Program MAMAKU SIGAP lahir sebagai solusi atas permasalahan lingkungan di wilayah pesisir yang minim infrastruktur pengelolaan sampah.
Di Kutawaru, yang dikelilingi kawasan perairan Segara Anakan, warga terbiasa membakar atau membuang sampah ke sungai karena tidak tersedianya Tempat Penampungan Akhir (TPA). Dampaknya, hutan dan ekosistem air tercemar.
Hadirnya bank sampah tak hanya membantu mereduksi limbah—dengan capaian 1–1,5 ton sampah anorganik dan 4–5 ton sampah organik per tahun—tetapi juga mendukung penggunaan energi bersih melalui instalasi Pembangkit Listrik Tenaga Surya (PLTS) sebesar 6.600 Wattpeak (Wp).

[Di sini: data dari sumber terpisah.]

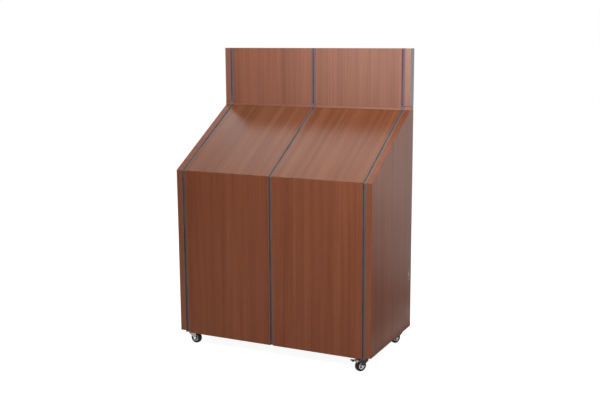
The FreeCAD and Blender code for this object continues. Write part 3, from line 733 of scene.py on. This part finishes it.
def make_pedal_covers():
    """A dark moulded cover with grip bars over each pedal's thick end."""
    heel, tip, half = 0.0532, 0.0594, 0.0084  # distances from the swivel's axis, and half the width
    half_thick, above_pivot, steps = 0.0029, 0.00495, 16
    first_bar, bar_pitch, bar_width, bars = 0.0022, 0.0031, 0.0013, 4
    outline = [(heel, -half)]
    for k in range(steps + 1):
        end = polar(half, -math.pi / 2 + math.pi * k / steps)
        outline.append((tip + end.x, end.y))
    outline.append((heel, half))
    for corner in ("front_right", "rear_left"):
        pivot = Vector(joints[f"swivel_{corner}"]["pos_m"])
        wheel = Vector(joints[f"spin_{corner}"]["pos_m"])
        trail = (wheel - pivot) * Vector((1, 1, 0))
        angle = math.atan2(trail.y, trail.x)
        level = joints[f"pedal_{corner}"]["pos_m"][2] + above_pivot
        stand = Matrix.Translation((pivot.x, pivot.y, level)) @ Matrix.Rotation(angle, 4, "Z")
        cover = bmesh.new()
        add_prism(cover, outline, -half_thick, half_thick, stand)
        for k in range(bars):
            x = heel + first_bar + k * bar_pitch
            reach = half * (0.74 if k < bars - 1 else 0.6)
            bar = [(x, -reach), (x + bar_width, -reach), (x + bar_width, reach), (x, reach)]
            add_prism(cover, bar, 0.0024, 0.0036, stand)
        name = f"pedal_cover_{corner}"
        piece(name, cover, f"pedal_{corner}", ("dark_plastic",), bevel=0.0006)


def make_floor_pad():
    """Felt-covered foam pad with soft edges, a stitched border and a worn hollow where books land."""
    low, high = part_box("floor_pad")
    thick = high.z - low.z
    columns, rows = 96, 48
    soft_edge = 0.011
    seam_inset, seam_width, seam_depth = 0.026, 0.0022, 0.0020
    hollow_from_front, hollow_depth = 0.12, 0.0012
    hollow_reach_x, hollow_reach_y = 0.22, 0.10

    def height(x, y):
        inset = min(x - low.x, high.x - x, y - low.y, high.y - y)
        rounded = 1.0 if inset > soft_edge else math.sqrt(max(0.0, 1 - (1 - inset / soft_edge) ** 2))
        seam = math.exp(-((inset - seam_inset) / seam_width) ** 2)
        from_hollow = y - low.y - hollow_from_front
        hollow = math.exp(-(x / hollow_reach_x) ** 2 - (from_hollow / hollow_reach_y) ** 2)
        return low.z + thick * (0.30 + 0.70 * rounded) - seam_depth * seam - hollow_depth * hollow

    def closer_at_ends(step, count):
        return 0.5 - 0.5 * math.cos(math.pi * step / count)

    mesh = bmesh.new()
    grid = []
    for i in range(columns + 1):
        x = low.x + (high.x - low.x) * closer_at_ends(i, columns)
        line = []
        for j in range(rows + 1):
            y = low.y + (high.y - low.y) * closer_at_ends(j, rows)
            line.append(mesh.verts.new((x, y, height(x, y))))
        grid.append(line)
    for i in range(columns):
        for j in range(rows):
            mesh.faces.new((grid[i][j], grid[i + 1][j], grid[i + 1][j + 1], grid[i][j + 1]))
    rim = [edge for edge in mesh.edges if edge.is_boundary]
    wall = bmesh.ops.extrude_edge_only(mesh, edges=rim)["geom"]
    for vert in (item for item in wall if isinstance(item, bmesh.types.BMVert)):
        vert.co.z = low.z
    bottom = [edge for edge in mesh.edges if edge.is_boundary]
    bmesh.ops.contextual_create(mesh, geom=bottom)
    pad = piece("felt_pad", mesh, "cabinet", ("pad_felt",))
    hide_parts("floor_pad")


# ---------------------------------------------------------------- stage
def glow_only(name, level):
    """A material that shines with one grey, and its emission node."""
    g = Graph(name)
    glow = g.node("ShaderNodeEmission")
    glow.inputs["Color"].default_value = (level, level, level, 1)
    g.tree.nodes.remove(g.shader)
    return g, glow


def make_stage():
    """A floor that shows white to the eye, to gloss and through glass, and still takes a shadow."""
    reach = 14.0
    floor_white = 0.93
    floor = bpy.data.meshes.new("floor")
    floor.from_pydata([(-reach, -reach, 0), (reach, -reach, 0), (reach, reach, 0), (-reach, reach, 0)],
                      [], [(0, 1, 2, 3)])
    ground = bpy.data.objects.new("floor", floor)
    bpy.context.scene.collection.objects.link(ground)
    g, glow = glow_only("floor_paper", 1)
    path = g.node("ShaderNodeLightPath")
    diffuse = g.node("ShaderNodeBsdfDiffuse")
    diffuse.inputs["Color"].default_value = (0.35, 0.35, 0.35, 1)
    seen = g.math("MAXIMUM", path.outputs["Is Camera Ray"], path.outputs["Is Glossy Ray"])
    seen = g.math("MAXIMUM", seen, path.outputs["Is Transmission Ray"])
    g.put(g.math("MULTIPLY", seen, floor_white), glow.inputs["Strength"])
    both = g.node("ShaderNodeAddShader")
    g.tree.links.new(diffuse.outputs[0], both.inputs[0])
    g.tree.links.new(glow.outputs[0], both.inputs[1])
    g.tree.links.new(both.outputs[0], g.output.inputs[0])
    floor.materials.append(g.material)


def make_flag(name, outline, shade):
    """A dark card that only reflections see, to keep a gloss from washing out the wood."""
    data = bpy.data.meshes.new(name)
    data.from_pydata(outline, [], [range(len(outline))])
    card = bpy.data.objects.new(name, data)
    g, glow = glow_only(name, shade)
    g.tree.links.new(glow.outputs[0], g.output.inputs[0])
    data.materials.append(g.material)
    bpy.context.scene.collection.objects.link(card)
    card.visible_camera = False
    card.visible_diffuse = False
    card.visible_transmission = False
    card.visible_shadow = False


def make_world():
    """Even grey light on the object, seen as white by the eye, by gloss and through glass."""
    light_level, seen_level = 0.26, 1.0
    world = bpy.data.worlds.new("studio")
    bpy.context.scene.world = world
    world.use_nodes = True
    tree = world.node_tree
    tree.nodes.clear()
    output = tree.nodes.new("ShaderNodeOutputWorld")
    mix = tree.nodes.new("ShaderNodeMixShader")
    for level, socket in ((light_level, mix.inputs[1]), (seen_level, mix.inputs[2])):
        plain = tree.nodes.new("ShaderNodeBackground")
        plain.inputs["Color"].default_value = (1, 1, 1, 1)
        plain.inputs["Strength"].default_value = level
        tree.links.new(plain.outputs[0], socket)
    path = tree.nodes.new("ShaderNodeLightPath")
    seen = path.outputs["Is Camera Ray"]
    for ray in ("Is Glossy Ray", "Is Transmission Ray"):
        either = tree.nodes.new("ShaderNodeMath")
        either.operation = "MAXIMUM"
        tree.links.new(seen, either.inputs[0])
        tree.links.new(path.outputs[ray], either.inputs[1])
        seen = either.outputs[0]
    tree.links.new(seen, mix.inputs[0])
    tree.links.new(mix.outputs[0], output.inputs[0])


def area_light(name, place, target, size, power, gloss_only=False):
    """A rectangular lamp that lights surfaces, or one that shows only in their gloss."""
    data = bpy.data.lights.new(name, "AREA")
    data.shape = "RECTANGLE"
    data.size, data.size_y = size
    data.energy = power
    lamp = bpy.data.objects.new(name, data)
    lamp.location = place
    lamp.rotation_euler = (Vector(target) - Vector(place)).to_track_quat("-Z", "Y").to_euler()
    lamp.visible_glossy = gloss_only
    lamp.visible_diffuse = not gloss_only
    lamp.visible_camera = False
    bpy.context.scene.collection.objects.link(lamp)


def make_lights():
    """Four soft lamps, two that give the slope and the header their sheen, and three dark cards."""
    middle, top, header = (0, 0, 0.6), (0, 0.1, 1.0), (0.3, 0.2, 1.15)
    area_light("key", (1.1, -2.25, 2.25), middle, size=(1.5, 1.2), power=56.0)
    area_light("side", (1.9, -1.3, 1.9), middle, size=(1.0, 1.0), power=25.0)
    area_light("top", (0.0, -0.15, 1.95), top, size=(1.2, 0.4), power=5.0)
    area_light("rear", (-1.6, 2.8, 2.0), middle, size=(1.6, 1.4), power=42.0)
    above, below = (-1.05, 1.35, 3.4), (-1.05, 1.32, 0.0)
    area_light("slope_card", above, below, size=(2.1, 1.1), power=13.0, gloss_only=True)
    area_light("header_card", (-0.75, -3.3, 1.2), header, size=(1.4, 1.0), power=34.0, gloss_only=True)

    upright = [(-2.52, -1.92, 0.01), (0.13, -2.85, 0.01), (-0.03, -3.28, 1.16), (-2.67, -2.36, 1.16)]
    beside = [(0.54, -0.4), (2.0, -0.4), (2.6, 3.5), (1.70, 3.5), (0.95, 1.6), (0.60, 0.9)]
    by_casters = [(0.43, -0.55), (0.53, -0.55), (0.53, 0.55), (0.43, 0.55)]
    make_flag("flag_front", upright, 0.25)
    make_flag("flag_side", [(x, y, 0.012) for x, y in beside], 0.15)
    make_flag("flag_casters", [(x, y, 0.014) for x, y in by_casters], 0.15)


make_camera()
finishes = {
    "dark_profile": dark_profile("dark_profile", (0.085, 0.051, 0.047), (0.122, 0.080, 0.075)),
    # The slope and header profiles are lit copies of the lower one: painted lighter, and the header's bluer,
    # for the light and reflections they catch.
    "slope_profile_painted_lit": dark_profile("slope_profile_painted_lit", (0.165, 0.110, 0.100), (0.215, 0.155, 0.140)),
    "header_profile_painted_lit": dark_profile("header_profile_painted_lit", (0.120, 0.072, 0.084), (0.170, 0.110, 0.125)),
    "batten_wood": batten_wood(),
    "chute_laminate": chute_laminate(),
    "brushed_metal": steel("brushed_metal", (0.50, 0.50, 0.51), 0.32, along=(3, 900, 900)),
    "bright_metal": steel("bright_metal", (0.66, 0.66, 0.67), 0.18, along=(60, 60, 60), share=0.12),
    "zinc_steel": steel("zinc_steel", (0.27, 0.25, 0.235), 0.17, along=(120, 120, 120), share=0.15),
    "axle_zinc": steel("axle_zinc", (0.74, 0.73, 0.70), 0.34, along=(200, 200, 200), share=0.1),
    "dark_metal": lacquered_metal(),
    "tyre_rubber": rubber(),
    "wheel_plastic": wheel_plastic(),
    "dark_plastic": dark_plastic(),
    "pad_felt": felt(),
}
dress_cad()
make_fasteners()
make_hinge_screws()
make_door_fittings()
make_rail_caps()
make_post_shadow_strips()
make_wheels()
make_seals()
make_pedal_covers()
make_floor_pad()
make_stage()
make_world()
make_lights()
scene = bpy.context.scene
scene.view_settings.view_transform = "Standard"
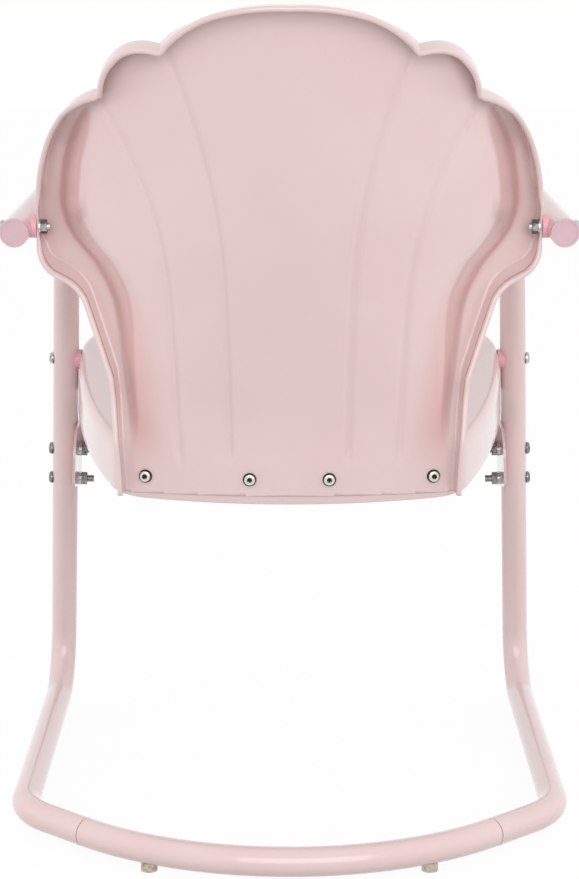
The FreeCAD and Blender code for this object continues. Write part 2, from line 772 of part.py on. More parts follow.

Secara ekonomi, program ini turut meningkatkan pendapatan masyarakat. Kelompok warga memperoleh penghasilan dari hasil daur ulang sampah anorganik sebesar Rp 500 ribu hingga Rp 1 juta per bulan, dari kompos sampah organik mencapai Rp 2 juta per bulan, serta Rp 1 juta–Rp 1,5 juta per bulan dari unit usaha warung sampah.
Di sektor sosial, Cecep menjelaskan bahwa program ini telah menjadi pusat edukasi dan riset pengelolaan sampah terpadu, sekaligus memperkuat kapasitas 30 anggota aktif bank sampah.
Tak hanya itu, MAMAKU SIGAP juga membuka ruang pemberdayaan bagi 30 perempuan eks Pekerja Migran Indonesia (PMI) dan mantan Anak Buah Kapal (ABK), serta menjadi model perubahan perilaku masyarakat dalam mengelola sampah.
Kontribusi program ini turut mendukung pencapaian Tujuan Pembangunan Berkelanjutan (SDGs), khususnya pada target tanpa kemiskinan, kesetaraan gender, air bersih dan sanitasi layak, energi terjangkau dan bersih, serta pekerjaan layak dan pertumbuhan ekonomi.
“Kami berharap, melalui program ini, masyarakat tak hanya lebih peduli terhadap lingkungan, tetapi juga mampu mandiri secara ekonomi dan sosial,” tutup Cecep.